Boolean. Shall I return results (B and C) at equivalent likelihood with the best returned solution?

check_indistinguishable

Boolean. Shall I remove any indistinguishable event from input data prior inference?

num_rs

Number of restarts during mcmc inference.

num_iter

Maximum number of mcmc steps to be performed during the inference.

n_try_bs

Number of steps without change in likelihood of best solution after which to stop the mcmc.

learning_rate

Parameter to tune the probability of accepting solutions at lower values during mcmc.

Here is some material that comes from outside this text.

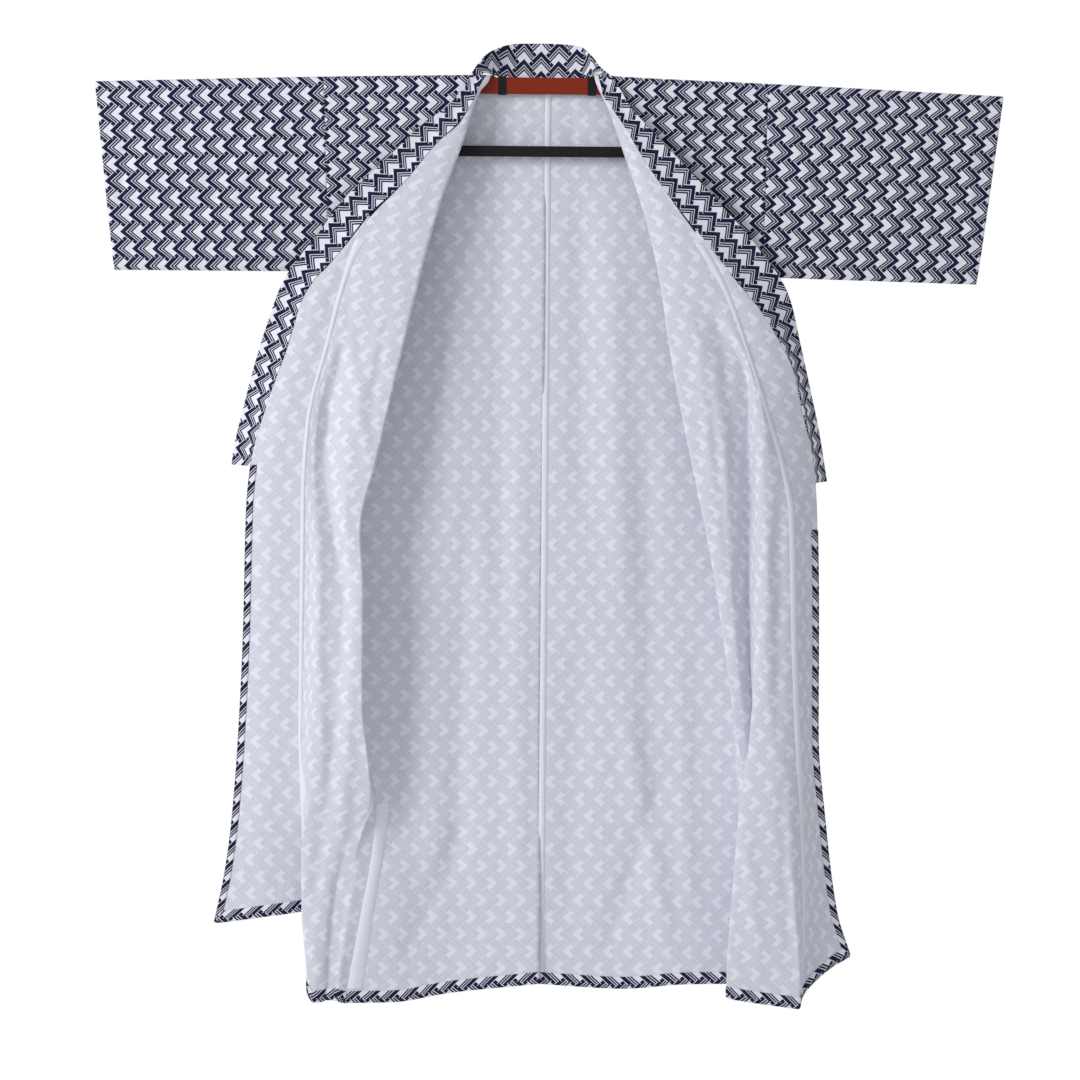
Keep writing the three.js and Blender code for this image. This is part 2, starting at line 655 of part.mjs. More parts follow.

Value of learning_rate = 1 (default), set a probability proportional to the difference in likelihood; values of learning_rate greater than 1 inclease the chance of accepting solutions at lower likelihood during mcmc while values lower than 1 decrease such probability.

marginalize

Boolean. Shall I marginalize C when computing likelihood?

error_move

Boolean. Shall I include estimation of error rates in the MCMC moves?

num_processes

Number of processes to be used during parallel execution. To execute in single process mode, this parameter needs to be set to either NA or NULL.

seed

Seed for reproducibility.

verbose

Boolean. Shall I print to screen information messages during the execution?

log_file

log file where to print outputs when using parallel. If parallel execution is disabled, this parameter is ignored.

show

Boolean. Show the interactive interface to explore the output.

Value

A list of 9 elements: B, C, clones_prevalence, relative_likelihoods, joint_likelihood, clones_summary and error_rates. Here, B returns the maximum likelihood longitudinal clonal tree, C the attachment of cells to clones, corrected_genotypes the corrected genotypes and clones_prevalence clones' prevalence; relative_likelihoods and joint_likelihood are respectively the likelihood of the solutions at each individual time points and the joint likelihood; clones_summary provide a summary of association of mutations to clones. In equivalent_solutions, solutions (B and C) with likelihood equivalent to the best solution are returned. Finally error_rates provides the best values of alpha and beta among the considered ones.

Examples

data(longitudinal_sc_variants)
inference = LACE(D = longitudinal_sc_variants,
                 lik_w = c(0.2308772,0.2554386,0.2701754,0.2435088),
                 alpha = list(c(0.10,0.05,0.05,0.05)),
                 beta = list(c(0.10,0.05,0.05,0.05)),
                 keep_equivalent = TRUE,
                 num_rs = 5,
                 num_iter = 10,
                 n_try_bs = 5,
                 num_processes = NA,
                 seed = 12345,
                 verbose = FALSE,
                 show = FALSE)